“Armados” ou não?
- 18 de abril de 2019
- comments
- Thamires Mattos
- Posted in Sessão Cultural
- 0
Entre argumentos e contrapontos, existe fim para a discussão?
Rafaela Vitorino
As discussões sobre o estatuto do desarmamento não datam de agora. Mas, assim que Bolsonaro surgiu como figura messiânica candidata à presidência, elas ficaram ainda mais fortes. Afinal, a figura do ex-deputado federal é messiânica para aqueles contra o estatuto; nem tanto assim para a parcela adepta. Seja como for, é inegável o agitamento causado por sua candidatura. Agora, na presidência, a agitação demonstra-se ainda maior, por ter a flexibilização da posse e do porte de armas como uma de suas principais promessas.
Desde o ano passado, discussões mais e mais acaloradas podem ser vistas em rodas de famílias, amigos, e nas tão acessadas redes sociais – dos favoráveis aos desfavoráveis. Os olhos, atenção e tempo de muitos têm sido dedicados a discutir o tema por meio de textos, músicas e produções audiovisuais. O documentário Armados é exemplo disso. Embora tenha sido lançado em 2012, não poderia trazer discussões mais atuais. Dirigido por Rodrigo Mac Niven, conhecido por abordar em seus filmes assuntos como drogas, violência policial e corrupção, o longa se foca exclusivamente no Brasil, e procura mostrar a realidade velada e a escancarada sobre o uso das armas de fogo.
Armados aborda o tema sob a perspectiva de um país sem envolvimento em guerras e em conflitos internos, mas que, mesmo assim, mata e morre pelas armas de fogo. Dentro do Rio de Janeiro, pessoas envolvidas com o assunto são encontradas: especialistas, profissionais, vítimas e civis. Todos apresentam uma opinião – parece não haver ausência delas quando se trata de armas. O documentário se baseia, substancialmente, nas entrevistas. Para tanto, divide as cenas em capítulos denominados “dialética”. A dialética é um método de diálogo que ela se concentra na contraposição de ideias objetivando a construção de outras. Daí, temos distintas entrevistas, e, claro, opiniões.

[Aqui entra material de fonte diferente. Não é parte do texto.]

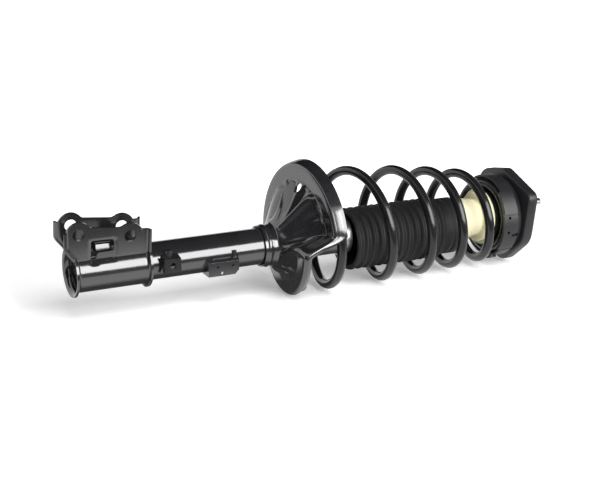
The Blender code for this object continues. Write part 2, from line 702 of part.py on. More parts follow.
def seat_x(turn):
    """The seat's helix follows the wire for most of a turn, then steps back down."""
    return mix(seat_helix(min(turn, SEAT_STEP_START)), seat_helix(SEAT_STEP_END - 1.0), step_share(turn))


def seat_floor(turn):
    return seat_x(turn) - WIRE / 2 - SEAT_COIL_CLEAR - SEAT_PAD - GAP


def rim_share(turn):
    """0 where the dish starts with a low rim, 1 where its rim has its full height."""
    grown = smooth((turn - SEAT_RIM_GROWS) / (SEAT_RIM_FULL - SEAT_RIM_GROWS))
    return grown - step_share(turn)


def seat_rib(turn, share):
    """Pressed ribs of the cone: raised towards the tube's foot between hollows."""
    waves = math.cos(2 * math.pi * 5 * (turn + 0.93))
    return SEAT_RIB * waves * math.sin(math.pi * share) ** 2


def seat_stations(turn):
    """(x, radius, share of the seat's lift) along the dish, from the collar to the rim."""
    floor = seat_floor(turn)
    neck_end = COLLAR_FOOT + COLLAR_LENGTH
    collar_r = TUBE_R + GAP
    stations = [
        (COLLAR_FOOT, collar_r + COLLAR_LIP, 0.0),
        (COLLAR_FOOT + COLLAR_LIP, collar_r, 0.0),
        (neck_end, collar_r, 0.0),
        (neck_end + 3.0, collar_r + 2.0, 0.03),
    ]
    for share in (0.2, 0.4, 0.6, 0.8):
        x = mix(neck_end + 3.0, floor, share) - seat_rib(turn, share)
        stations.append((x, mix(collar_r + 2.0, SEAT_FLOOR_IN, share), smooth(share)))
    stations += [
        (floor, SEAT_FLOOR_IN, 1.0),
        (floor, SEAT_FLOOR_OUT, 1.0),
        (floor + SEAT_CORNER, SEAT_FLOOR_OUT + SEAT_CORNER, 1.0),
        (seat_x(turn) + SEAT_RIM_PAST - SEAT_RIM_SHORT * (1 - rim_share(turn)),
         SEAT_FLOOR_OUT + SEAT_CORNER + mix(SEAT_LOW_FLARE, SEAT_RIM_FLARE, rim_share(turn)), 1.0),
    ]
    return stations


def seat_spot(turn, x, r, lift_share):
    angle = 2 * math.pi * turn
    return Vector((x, -r * math.sin(angle), SEAT_LIFT * lift_share + r * math.cos(angle)))


def make_seat(m):
    first = SEAT_STEP_END - 1.0
    bm = bmesh.new()
    rows = []
    for i in range(SEAT_SIDES):
        turn = first + i / SEAT_SIDES
        rows.append([bm.verts.new(seat_spot(turn, *s)) for s in seat_stations(turn)])
    for a, b in zip(rows, rows[1:] + rows[:1]):
        for i in range(len(a) - 1):
            bm.faces.new((a[i], b[i], b[i + 1], a[i + 1]))
    behind = Vector((COLLAR_FOOT, 0, SEAT_FLOOR_OUT))
    seat = sheet_object("spring_seat", bm, m["black_paint"], SEAT_SHEET, behind)
    drain = seat_spot(DRAIN_TURN, 0.0, mix(TUBE_R, SEAT_FLOOR_IN, DRAIN_SHARE), smooth(DRAIN_SHARE))
    drain.x = seat_floor(DRAIN_TURN)
    circle = [(drain.x, drain.y + py, drain.z + pz) for py, pz in arc((0, 0), DRAIN_R, 0, 330, 11)]
    combine(seat, prism("seat_drain", circle, (90, 0, 0), None), "DIFFERENCE")


def make_seat_pad(m):
    """Rubber strip between the seat's floor and the first coil."""
    bm = bmesh.new()
    first = SEAT_STEP_END - 1.0
    turns = [first + i / SEAT_SIDES for i in range(SEAT_SIDES)]
    turns = [t for t in turns if SEAT_PAD_START <= t <= SEAT_PAD_END]
    rows = []
    for turn in turns:
        low = seat_floor(turn) + GAP
        outer = SEAT_FLOOR_OUT - GAP
        inner = outer - SEAT_PAD_WIDTH
        corners = ((low, inner), (low + SEAT_PAD, inner), (low + SEAT_PAD, outer), (low, outer))
        rows.append([bm.verts.new(seat_spot(turn, x, r, 1.0)) for x, r in corners])
    for a, b in zip(rows, rows[1:]):
        for i in range(4):
            k = (i + 1) % 4
            bm.faces.new((a[i], b[i], b[k], a[k]))
    bm.faces.new(rows[0])
    bm.faces.new(rows[-1])
    add_object("lower_spring_pad", bm, m["boot_rubber"])


# ---------------------------------------------------------------- boot and bump stop

def make_boot(m):
    """Ribbed sleeve with a plain collar, hanging loose on the bump stop's neck."""
    bore = BUMP_NECK_R + GAP + BOOT_DROOP
    outer = [(BOOT_FOOT, bore), (BOOT_FOOT, RIB_R - 1.0)]
    for rib in range(BOOT_RIBS):
        x = BOOT_FOOT + RIB_PITCH * rib
        outer.append((x + RIB_PITCH * 0.30, RIB_R))
        outer.append((x + RIB_PITCH * 0.85, VALLEY_R))
    collar_r = bore + BOOT_WALL
    outer += [(BOOT_FOOT + RIB_PITCH * BOOT_RIBS + 2.0, collar_r), (COLLAR_END - 2.0, collar_r),
              (COLLAR_END, collar_r - 2.0), (COLLAR_END, bore)]
    boot = turned("dust_boot", outer, m["boot_rubber"])
    boot.location.z = -BOOT_DROOP * MM
    print(f"dust_boot: {BOOT_RIBS} ribs, {RIB_PITCH} mm apart")


def make_bump_stop(m):
    bore = ROD_R + BUMP_BORE_CLEAR
    cup_floor = CUP_END - CUP_FLOOR
    head_end = cup_floor - GAP
    groove_x = BUMP_TAPER_X + BUMP_TAPER_LENGTH
    head_x = groove_x + BUMP_GROOVE_LENGTH
    turned(
        "bump_stop",
        [(BUMP_FOOT, bore), (BUMP_FOOT, bore + 5.0), (BUMP_FOOT + 4, bore + 9.5),
         (BUMP_FOOT + 12, BUMP_NECK_R), (BUMP_TAPER_X, BUMP_NECK_R),
         *[(mix(BUMP_TAPER_X, groove_x, share), mix(BUMP_NECK_R, BUMP_GROOVE_R, share**1.5))
           for share in (0.3, 0.6, 0.85, 1.0)],
         (head_x, BUMP_GROOVE_R), (head_x, BUMP_HEAD_R - BUMP_HEAD_EDGE),
         (head_x + BUMP_HEAD_EDGE, BUMP_HEAD_R),
         (head_end, BUMP_HEAD_R), (head_end, bore)],
        m["bump_foam"],
    )
    wall_in = BUMP_HEAD_R + GAP
    wall_out = wall_in + CUP_WALL
    turned(
        "bump_stop_cup",
        [(CUP_END - CUP_LENGTH, wall_in), (CUP_END - CUP_LENGTH, wall_out), (CUP_END, wall_out),
         (CUP_END, bore), (cup_floor, bore), (cup_floor, wall_in)],
        m["black_paint"],
    )


# ---------------------------------------------------------------- upper mount

def make_upper_pad(m):
    """Rubber ring with a floor and an outer wall for the last coil, necked behind."""
    wall_in = TOP_COIL_R + WIRE / 2 + PAD_WALL_CLEAR
    seat = TOP_COIL_X + WIRE / 2 + GAP
    end = PLATE_X - GAP
    inner = BUMP_HEAD_R + CUP_WALL + 2 * GAP
    pad = turned(
        "upper_spring_pad",
        [(seat, inner), (seat, wall_in), (PAD_RING_X, wall_in), (PAD_RING_X, PAD_RING_R - PAD_EDGE),
         (PAD_RING_X + PAD_EDGE, PAD_RING_R), (PAD_RING_END - PAD_EDGE, PAD_RING_R),
         (PAD_RING_END, PAD_RING_R - PAD_EDGE), (PAD_RING_END, PAD_NECK_R), (end, PAD_NECK_R),
         (end, inner)],
        m["mount_rubber"],
    )
    start, stop = PAD_BLOCK_START, PAD_BLOCK_END
    section = arc((0, 0), PAD_RING_R + PAD_BLOCK_OUT, start, stop, 12)
    section += arc((0, 0), wall_in, stop, start, 12)
    front = PAD_RING_X - PAD_BLOCK_FRONT
    block = prism("pad_block", [(front, y, z) for y, z in section], (PAD_BLOCK_LENGTH, 0, 0), None,
                  centred=False)
    combine(pad, block, "UNION")


def make_mount(m):
    outline = rounded_outline(PLATE_CORNERS, PLATE_CORNER_R, 5)
    plate = prism("mount_plate", [(PLATE_X, y, z) for y, z in outline], (PLATE_THICK, 0, 0),
                  m["mount_rubber"], centred=False)
    soften = plate.modifiers.new("edge", "BEVEL")
    soften.width = PLATE_EDGE * MM
    soften.segments = 1
    soften.limit_method = "ANGLE"
    soften.angle_limit = math.radians(60)
    bore = [(PLATE_X, *p) for p in arc((0, 0), BUSH_R + GAP, 0, 351, 39)]
    back = Matrix.Translation((-PLATE_THICK, 0, 0))
    combine(plate, prism("bush_bore", bore, (3 * PLATE_THICK, 0, 0), None, back, False), "DIFFERENCE")
    sleeve_in = ROD_THREAD_R + GAP
    sleeve_out = sleeve_in + SLEEVE_WALL
    ring("bush_sleeve", PLATE_X, SLEEVE_END - PLATE_X, sleeve_in, sleeve_out, m["zinc_steel"],
         SMALL_SIDES)
    ring("mount_bush", PLATE_X + BUSH_RECESS, PLATE_THICK - 2 * BUSH_RECESS, sleeve_out + GAP,
         BUSH_R, m["seal_rubber"], ROUND_SIDES, 0.8)
    ring("top_washer", WASHER_X, TOP_WASHER_THICK, sleeve_in, TOP_WASHER_R, m["zinc_steel"],
         SMALL_SIDES, 0.6)
    hexagon_nut("top_nut", TOP_NUT_X, TOP_NUT_THICK, TOP_NUT_R, sleeve_in, m["zinc_steel"])
    make_studs(plate, m)


def make_studs(plate, m):
    """Three pressed-in studs: a collar on the plate's outer face and a thread beyond it."""
    face = PLATE_X + PLATE_THICK
    root_depth = 8.0
    for number, turn in enumerate((150, 270, 30), 1):
        y = STUD_PITCH_R * math.cos(math.radians(turn))
        z = STUD_PITCH_R * math.sin(math.radians(turn))
        hole = [(face, y + py, z + pz) for py, pz in arc((0, 0), STUD_R + GAP, 0, 345, 23)]
        reach = Matrix.Translation((-root_depth - GAP, 0, 0))
        cutter = prism(f"stud_hole_{number}", hole, (root_depth * 3, 0, 0), None, reach, False)
        combine(plate, cutter, "DIFFERENCE")
        stud = turned(
            f"body_stud_{number}",
            [(face - root_depth, 0), (face - root_depth, STUD_R), (face + GAP, STUD_R),
             (face + GAP, STUD_COLLAR_R), (face + GAP + STUD_COLLAR_THICK, STUD_COLLAR_R),
             (face + GAP + STUD_COLLAR_THICK, STUD_R), (face + STUD_LENGTH - 1.0, STUD_R),
             (face + STUD_LENGTH, STUD_R - 1.0), (face + STUD_LENGTH, 0)],
            m["zinc_steel"], 20,
        )
        stud.location = (0, y * MM, z * MM)


# ---------------------------------------------------------------- assembly

def main():
    for thing in list(bpy.data.objects):
        bpy.data.objects.remove(thing, do_unlink=True)
    m = make_materials()
    make_damper(m)
    make_rod(m)
    make_bracket(m)
    make_hose_bracket(m)
    make_wire_bracket(m)
    make_spring(m)
    make_seat(m)
    make_seat_pad(m)
    make_boot(m)
    make_bump_stop(m)
    make_upper_pad(m)
    make_mount(m)


main()
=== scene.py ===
# %% [markdown]
# # Strut assembly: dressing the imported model
# This notebook dresses a packed mechanical model of a suspension strut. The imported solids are
# exact but plain and faceted, so they could be painted as they are. Here the pieces that catch
# the light are modelled again with fine surfaces, in the same places, and every piece gets a
# finish made of shader nodes. The damper's axis is X, Z is up, and the strut lies on its side.

# %% Setup
import json
import math

import bmesh
import bpy
from mathutils import Matrix, Vector

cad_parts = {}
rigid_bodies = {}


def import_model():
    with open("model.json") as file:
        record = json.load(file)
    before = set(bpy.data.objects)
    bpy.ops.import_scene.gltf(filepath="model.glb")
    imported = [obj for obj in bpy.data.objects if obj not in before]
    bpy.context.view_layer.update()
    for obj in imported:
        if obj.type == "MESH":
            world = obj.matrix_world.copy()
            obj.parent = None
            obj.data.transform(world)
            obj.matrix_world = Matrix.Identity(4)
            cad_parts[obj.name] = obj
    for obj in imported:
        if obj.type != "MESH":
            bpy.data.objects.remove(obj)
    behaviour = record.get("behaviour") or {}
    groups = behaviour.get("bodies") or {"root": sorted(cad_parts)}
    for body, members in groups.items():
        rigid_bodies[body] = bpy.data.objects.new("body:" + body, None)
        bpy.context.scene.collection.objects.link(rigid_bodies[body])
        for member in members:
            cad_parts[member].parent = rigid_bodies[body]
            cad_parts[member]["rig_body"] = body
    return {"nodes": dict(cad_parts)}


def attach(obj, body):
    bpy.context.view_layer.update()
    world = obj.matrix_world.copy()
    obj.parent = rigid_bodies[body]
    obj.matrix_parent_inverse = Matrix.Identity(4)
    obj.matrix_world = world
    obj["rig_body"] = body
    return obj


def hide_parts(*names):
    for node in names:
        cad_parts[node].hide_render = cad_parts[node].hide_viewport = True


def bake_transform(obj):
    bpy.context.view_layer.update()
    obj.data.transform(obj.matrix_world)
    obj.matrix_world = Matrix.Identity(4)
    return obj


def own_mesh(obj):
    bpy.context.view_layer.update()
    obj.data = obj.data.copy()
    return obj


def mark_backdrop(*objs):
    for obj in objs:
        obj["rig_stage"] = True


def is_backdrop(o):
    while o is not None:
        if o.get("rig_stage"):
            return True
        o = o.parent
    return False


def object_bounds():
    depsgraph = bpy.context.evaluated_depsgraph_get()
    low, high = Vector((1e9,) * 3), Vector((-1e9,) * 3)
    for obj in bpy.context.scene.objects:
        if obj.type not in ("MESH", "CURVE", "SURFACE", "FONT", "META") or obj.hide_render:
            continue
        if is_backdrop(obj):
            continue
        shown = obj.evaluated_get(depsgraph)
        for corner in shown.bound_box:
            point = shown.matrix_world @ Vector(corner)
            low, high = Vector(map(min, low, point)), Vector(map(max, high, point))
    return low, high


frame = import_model()


def corners():
    """The whole object's lowest and highest corner as plain lists."""
    return [[float(c) for c in corner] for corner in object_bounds()[:2]]


cad_box = corners()
MM = 0.001
print("CAD box:", cad_box)

# %% [markdown]
# ## Camera
# The photo is a studio shot with a medium lens. The camera's place was worked out from the tube's
# straight edges and the bolt holes, so a real camera with that lens, standing there, gives the
# same perspective. A camera that only looked at the middle would get the vanishing point wrong.

# %% Camera
CAMERA_PLACE = (-0.39796, -1.34719, 0.43392)
CAMERA_TILT = (73.846, 0.0, -26.301)
LENS, SENSOR = 80.543, 36.0

scene = bpy.context.scene
camera = bpy.data.objects.new("camera", bpy.data.cameras.new("camera"))
camera.data.lens, camera.data.sensor_width = LENS, SENSOR
camera.location = CAMERA_PLACE
camera.rotation_euler = [math.radians(a) for a in CAMERA_TILT]
scene.collection.objects.link(camera)
scene.camera = camera
scene.view_settings.view_transform = "Standard"
print("camera at", CAMERA_PLACE, "with a", LENS, "mm lens")

# %% [markdown]
# ## Shader maths as Python
# A material's pattern is arithmetic on noise and positions. Adding each Math node by hand hides
# that arithmetic, so a small class wraps a socket and turns +, - and * into Math nodes, also with
# a number on the left. Every other node comes from one method that takes the node's type, its
# settings and its inputs.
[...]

Todavia, o documentário não se baseia apenas em opiniões, embora destaque a importância delas por partirem de pessoas com autoridade sobre o tema. Dados também são apresentados, além dos fatos narrados pelas fontes. O início segue uma linha essencialmente factual, com profissionais que lidam constantemente com armas e especialistas, como professores e sociólogos. Mas, do meio para o final, o cenário muda. O foco passa a se concentrar nas experiências de pessoas que tiveram suas vidas transformadas radicalmente pelo contato com armas. O break da linha factual acontece com o relato de pais de vítimas do Massacre em Realengo. Em 2011, um homem armado entrou na Escola Municipal Tasso da Silveira, no bairro Realengo do Rio de Janeiro. Ele disparou mais de cem tiros e matou doze crianças. Pais, familiares e amigos das vítimas fundaram a Associação Anjos de Realengo, uma homenagem aos mortos e uma forma de resistência à indústria de armas e tudo aquilo que ela envolve e representa.
A partir disso, continua a alternação de opiniões e entrevistas: dos que acreditam em armas como defesa do “cidadão de bem” aos que consideram a ideia utopia frente a um assalto; dos que as defendem como “instrumentos dos mocinhos” aos que as entendem como instrumentos de ataque. Seja como for, de algumas coisas é impossível fugir. Se existe uma expressão indissociável da discussão acerca do armamento civil é, esta é “cidadão de bem”. Ainda assim, Armados deixa dúvidas na cabeça do espectador. Objeto de morte ou defesa pessoal? A discussão está bem longe de seu fim.
Todos os anos, o dicionário Oxford escolhe a palavra do ano. Em seu site, a instituição explica como chega a escolha da “palavra Oxford”: “escolhemos um vencedor que é julgado como um reflexo do ethos, do humor ou das preocupações daquele ano em particular e de ter potencial duradouro como uma palavra de significado cultural”. Será que, se escolhêssemos a “palavra Oxford” de 2019 em terras tupiniquins, esta seria “desarmamento”?